ネットワーク アドレス変換(NAT)デバイスまたはソフトウェアをファイアウォールの境界に導入することで、内部ホストの IP アドレスを効果的にファイアウォールの背後に隠すことができます。管理対象デバイスがこれらのデバイスまたはソフトウェアとモニタ対象のホストの間に位置していると、システムがプロキシまたは NAT デバイスの背後にあるデバイスを正しく識別できない可能性があります。この場合、Cisco では、ホストが正しく検出されるように、管理対象デバイスをプロキシまたは NAT で保護されたネットワーク セグメントの内部に配置することを推奨しています。

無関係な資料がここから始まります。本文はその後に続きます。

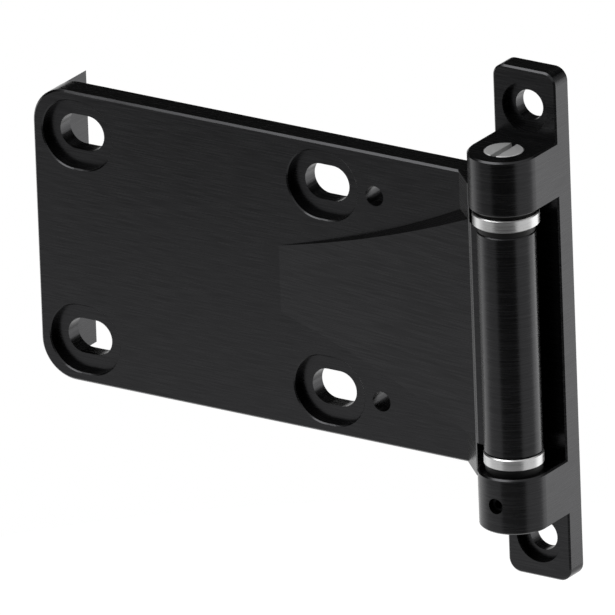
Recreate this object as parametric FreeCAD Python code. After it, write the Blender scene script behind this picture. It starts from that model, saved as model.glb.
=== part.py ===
"""Heavy surface-mounted pivot hinge, in millimetres.

The origin is the centre of the frame bracket's back face, which lies on the door frame.
+Z is up along the pin, +Y points into the frame and +X to the right.
The hinge is drawn closed: the door leaf lies to the left of the pin.
"""

import FreeCAD, Part
import math
import os

from FreeCAD import Vector

# Frame bracket
bar_width = 21.6
bar_thickness = 6.8
bar_height = 159.0
bar_corner_r = 4.0
lug_height = 17.2
pin_to_bar = 11.6
ear_hole_spacing = 134.6
ear_hole_d = 9.4
ear_counterbore_d = 15.4
ear_counterbore_depth = 2.8
bracket_edge = 0.5

# Pin and set screw
pin_d = 10.0
pin_head_d = 12.0
pin_head_height = 5.0
pin_end_inset = 1.0
pin_slot_width = 2.0
pin_slot_depth = 1.6
pin_edge = 0.4
lug_bore_clearance = 0.02
screw_d = 4.8
screw_length = 4.0
screw_socket_af = 2.5
screw_socket_depth = 1.8
screw_edge = 0.4

# Stack between the lugs, from the bottom to the top
lower_ring_thickness = 1.9
lower_washer_thickness = 3.6
lower_play = 0.2
barrel_length = 69.0
bush_flange_thickness = 2.0
upper_play = 0.1
upper_washer_thickness = 3.8
upper_ring_thickness = 1.4

# Round pieces round the pin
barrel_d = 17.5
barrel_edge = 0.4
bush_outer_d = 12.0
bush_length = 20.0
bush_flange_d = 17.0
bush_clearance = 0.05
upper_washer_d = 19.8
lower_washer_d = 17.8
washer_edge = 0.3
washer_clearance = 0.1
ring_d = 17.0

# Door leaf
leaf_reach = 170.0
leaf_height = 91.5
leaf_thickness = 8.0
leaf_face_offset = 6.7
leaf_corner_r = 11.5
leaf_edge = 0.6
lip_thickness = 4.0
lip_depth = 15.5
lip_edge = 0.6

# Screw slots and small holes in the leaf
slot_edge_distance = 15.5
slot_pitch_x = 86.0
slot_pitch_z = 64.5
slot_length = 15.4
slot_width = 11.0
slot_counterbore_length = 24.4
slot_counterbore_width = 21.2
slot_counterbore_depth = 2.9
slot_rim = 0.35
small_hole_edge_distance = 119.8
small_hole_d = 6.2

# Ramp, shoulder and neck between the plate and the barrel
ramp_length = 71.6
ramp_start_height = 21.0
ramp_middle_height = 41.6
ramp_end_height = 68.8
ramp_wall_lean = 0.42
ramp_sections = 7
shoulder_foot_x = 20.4
shoulder_top_x = 12.9
shoulder_top_rise = 7.2
crease_width = 1.5
crease_rise = 0.85
neck_rise = 0.5
neck_back_offset = 7.0
lug_running_gap = 1.4

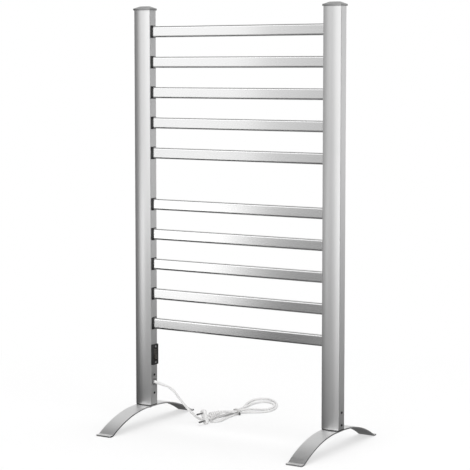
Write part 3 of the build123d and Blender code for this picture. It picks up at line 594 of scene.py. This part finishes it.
def studio(tree, direction, behind):
    """The studio's light in a direction: bright ahead, darker bands at the sides, behind and overhead."""
    split = tree.add("ShaderNodeSeparateXYZ")
    tree.join(direction, split.inputs[0])
    ahead = tree.math("MULTIPLY", split.outputs["Y"], -1.0)
    angle = tree.math("ARCTAN2", split.outputs["X"], ahead)
    stops = [(radians(where), level) for where, level in AROUND + behind]
    around = ramp(tree, angle, -pi, pi, stops)
    overhead = ramp(tree, split.outputs["Y"], -1.0, 1.0, OVERHEAD)
    share = tree.add("ShaderNodeMapRange", From_Min=OVERHEAD_FROM, From_Max=OVERHEAD_TO)
    tree.join(split.outputs["Z"], share.inputs["Value"])
    return tree.mix(share.outputs["Result"], around, overhead)


def straight_view(tree, rays):
    """1 for what the camera sees straight or through glass."""
    return tree.math("MAXIMUM", rays.outputs["Is Camera Ray"], rays.outputs["Is Transmission Ray"])


# ---------------------------------------------------------------- floor

FLOOR_REACH = 12.0
FLOOR_COLOUR = (0.95, 0.95, 0.95, 1.0)
WHITE = (1.0, 1.0, 1.0, 1.0)
# The floor turns white from one distance to the other, and by how much it is white at each.
WHITE_FROM = 0.4
WHITE_TO = 1.2
WHITE_NEAR = 0.6
WHITE_FAR = 1.0
# Metal sees the emitting floor brighter with distance, by this power of its share of the reach: the
# dimmer glow near the object is painted shade round its feet.
NEAR_SHADE_GLOW_POWER = 0.55


def floor_material():
    """Lit and shadowed near the object, white further off, and in metal the studio's lower half: an
    emitting floor, dimmed near the object as painted shade.
    """
    shader = Shader("floor")
    shader.tree.nodes.remove(shader.bsdf)
    length = shader.add("ShaderNodeVectorMath")
    length.operation = "LENGTH"
    shader.join(shader.place, length.inputs[0])
    distance = length.outputs["Value"]
    lit = shader.add("ShaderNodeBsdfDiffuse", Color=FLOOR_COLOUR)
    backdrop = shader.add("ShaderNodeEmission", Color=WHITE, Strength=1.0)
    to_white = shader.add(
        "ShaderNodeMapRange", From_Min=WHITE_FROM, From_Max=WHITE_TO, To_Min=WHITE_NEAR, To_Max=WHITE_FAR
    )
    shader.join(distance, to_white.inputs["Value"])
    seen = shader.choose(to_white.outputs["Result"], lit, backdrop)
    glow = shader.add("ShaderNodeEmission")
    shader.join(studio(shader, shader.place, FLOOR_BEHIND), glow.inputs["Color"])
    # The glow's strength rises from nothing at the object: painted shade near its feet in metal, studio
    # light further off.
    far_share = shader.math("DIVIDE", distance, FLOOR_REACH)
    shader.join(shader.math("POWER", far_share, NEAR_SHADE_GLOW_POWER), glow.inputs["Strength"])
    rays = shader.add("ShaderNodeLightPath")
    bounced = shader.choose(rays.outputs["Is Glossy Ray"], lit, glow)
    look = shader.choose(straight_view(shader, rays), bounced, seen)
    shader.join(look.outputs[0], shader.tree.nodes["Material Output"].inputs["Surface"])
    return shader.material


corners = ((-1, -1), (1, -1), (1, 1), (-1, 1))
floor_mesh = bpy.data.meshes.new("floor")
floor_mesh.from_pydata([(x * FLOOR_REACH, y * FLOOR_REACH, 0.0) for x, y in corners], [], [(0, 1, 2, 3)])
floor_mesh.materials.append(floor_material())
floor = bpy.data.objects.new("floor", floor_mesh)
SCENE.collection.objects.link(floor)


# ---------------------------------------------------------------- world

EVEN_LIGHT = 0.6

world = bpy.data.worlds.new("studio")
world.use_nodes = True
SCENE.world = world
sky = Tree(world.node_tree)
sky.tree.nodes.clear()
bearing = sky.add("ShaderNodeTexCoord").outputs["Generated"]
around_object = sky.add("ShaderNodeBackground")
sky.join(studio(sky, bearing, WALL_BEHIND), around_object.inputs["Color"])
even = sky.add("ShaderNodeBackground", Color=WHITE, Strength=EVEN_LIGHT)
white = sky.add("ShaderNodeBackground", Color=WHITE)
sky_rays = sky.add("ShaderNodeLightPath")
reflected = sky.choose(sky_rays.outputs["Is Glossy Ray"], even, around_object)
sky_look = sky.choose(straight_view(sky, sky_rays), reflected, white)
sky.join(sky_look.outputs[0], sky.add("ShaderNodeOutputWorld").inputs["Surface"])


# ---------------------------------------------------------------- lamps

# Place, target, width, height, power, spread in degrees, and whether metal reflects it.
LAMPS = {
    "left_softbox": ((-1.05, -1.15, 0.14), (-0.32, 0.0, 0.30), 0.60, 0.5, 0.065, 50.0, True),
    "upper_softbox": ((-0.47, -0.50, 0.85), (-0.24, 0.0, 0.80), 0.40, 0.9, 0.11, 120.0, True),
    "right_softbox": ((0.55, -1.50, 0.25), (0.27, 0.0, 0.20), 0.50, 0.6, 0.12, 50.0, True),
    "front_lamp": ((0.2, -4.0, 1.8), (0.0, 0.0, 0.45), 3.0, 3.0, 36.0, 180.0, False),
    "right_lamp": ((3.2, -1.0, 1.5), (0.0, 0.0, 0.45), 2.4, 2.4, 16.0, 180.0, False),
    "top_lamp": ((0.2, 0.1, 3.5), (0.0, 0.0, 0.45), 3.0, 3.0, 60.0, 180.0, False),
}
for name, (place, target, width, height, power, spread, in_metal) in LAMPS.items():
    data = bpy.data.lights.new(name, "AREA")
    data.shape = "RECTANGLE"
    data.size = width
    data.size_y = height
    data.energy = power
    data.spread = radians(spread)
    lamp = bpy.data.objects.new(name, data)
    lamp.location = place
    lamp.rotation_euler = (Vector(target) - Vector(place)).to_track_quat("-Z", "Y").to_euler()
    lamp.visible_glossy = in_metal
    lamp.visible_camera = False
    SCENE.collection.objects.link(lamp)
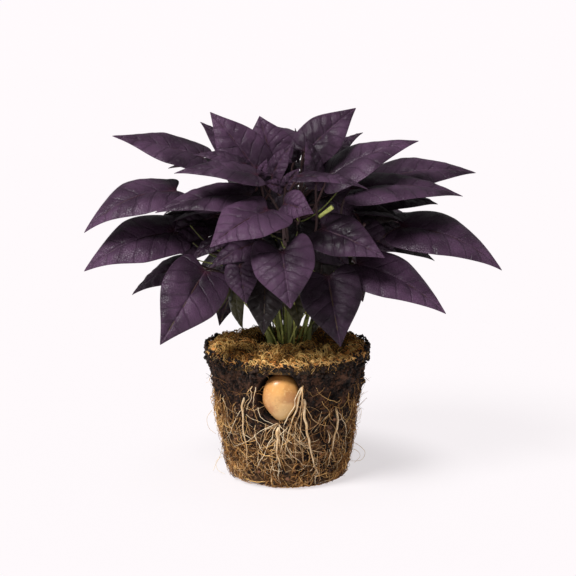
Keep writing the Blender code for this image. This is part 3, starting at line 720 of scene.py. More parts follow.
def bladeArrays(leaf):
    # Closed blade: rows from petiole to tip, columns across the top and back across the underside.
    a = np.linspace(0, 1, leafMake["halfColumns"] + 1)
    halfAcross = a - 0.115 * np.sin(2 * math.pi * a)
    across = np.concatenate([-halfAcross[:0:-1], halfAcross])
    columns = len(across)
    t = np.linspace(0.012, 0.996, leafMake["rows"])[:, None]
    v = across[None] * np.ones_like(t)
    t = t * np.ones_like(v)
    middle = bladePoint(leaf, t, v)
    normal = unitRows(np.cross(np.gradient(middle, axis=1), np.gradient(middle, axis=0)))
    if (normal[30, columns // 2] @ leaf["normal"]) < 0:
        normal = -normal
    edge = np.abs(v)
    reach = leafReach(leaf, t, edge)
    sideways = leafHalf(leaf, t) * v / leaf["length"]
    fade = np.sin(math.pi * np.clip(t, 0, 1)) ** 0.5 * (1 - edge ** 6)
    relief = leafMake["quilt"] * quilting(reach, sideways) * fade * np.clip(edge * 5, 0, 1)
    spot = np.stack([reach * 0.9, sideways, reach * 0 + leaf["phase"]], -1)
    relief = relief + leafMake["pucker"] * (layeredNoise(spot, leafMake["puckerSize"], 13, 2) - 0.5) * fade
    groove = np.exp(-((sideways * leaf["length"] / leafMake["grooveWidth"]) ** 2)) * leafMake["groove"] * fade
    centre = middle + normal * (relief - groove)[..., None]
    thick = leafMake["thickness"] * (0.62 - 0.25 * t) * np.sqrt(np.clip(1 - edge ** 3, 0, 1)) / 2 + 0.00006
    top = centre + normal * thick[..., None]
    bottom = centre - normal * thick[..., None]
    loop = np.concatenate([top, bottom[:, -2:0:-1]], axis=1)
    below = np.ones_like(t[:, -2:0:-1])
    markUnder = np.concatenate([np.zeros_like(t), below], axis=1)
    markRise = np.concatenate([np.hypot(reach, sideways), below], axis=1)
    markRim, mapX, mapY = (np.concatenate([part, part[:, -2:0:-1]], axis=1)
                           for part in (edge, reach, sideways + 0.5))
    rows, around = loop.shape[:2]
    tip = leaf["base"] + leaf["along"] * leaf["length"]
    verts = np.concatenate([loop.reshape(-1, 3), loop[0].mean(axis=0)[None], tip[None]])
    quads, tris = closedFaces(rows, around, True)
    marks = {"under": np.append(markUnder, [0.0, 0.0]), "rim": np.append(markRim, [0.5, 0.5]),
             "rise": np.append(markRise, [0.5, 0.5])}
    uv = np.stack([np.append(mapX, [0, 1]), np.append(mapY, [0.5, 0.5])], axis=1)
    return verts, quads, tris, marks, uv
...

一部のネットワーク環境では、「サーバ ファーム」構成を使用して、Web ホスティング、FTP ストレージ サイトといったサービスに対するネットワーク ロード バランシングを実行します。ロード バランシング環境では、それぞれに固有のオペレーティング システムを使用した複数のホストの間で IP アドレスが共有されます。この場合、システムはオペレーティング システムの変更を検出しても、信頼度の高い静的オペレーティング システム ID を提供できません。影響を受けるホストで使用している異なる種類のオペレーティング システムの数によっては、システムが大量のオペレーティング システム変更イベントを生成したり、信頼度の低い静的オペレーティング システム ID を提示したりすることがあります。
識別対象のホストの TCP/IP スタックが変更されている場合、システムはホスト オペレーティング システムを正確に識別できない可能性があります。TCP/IP スタックの変更は、パフォーマンスを向上するために行われる場合があります。たとえば、Internet Information Services(IIS)Web サーバを実行する Windows ホストの管理者には、パフォーマンスを向上させる方法として、大量のデータを受信できるように TCP ウィンドウ サイズを大きくすることが推奨されています。また、実際のオペレーティング システムを曖昧にして正確な識別を不可能にし、攻撃の対象にならないようにするために TCP/IP スタックが変更されることもあります。TCP/IP スタックの変更によって対処する同様のシナリオには、攻撃者がネットワークの予備調査スキャンを実行して、特定のオペレーティイング システムを使用するホストを識別した後、それらのホストを対象に、そのオペレーティング システムに固有の攻撃を仕掛けるというシナリオもあります。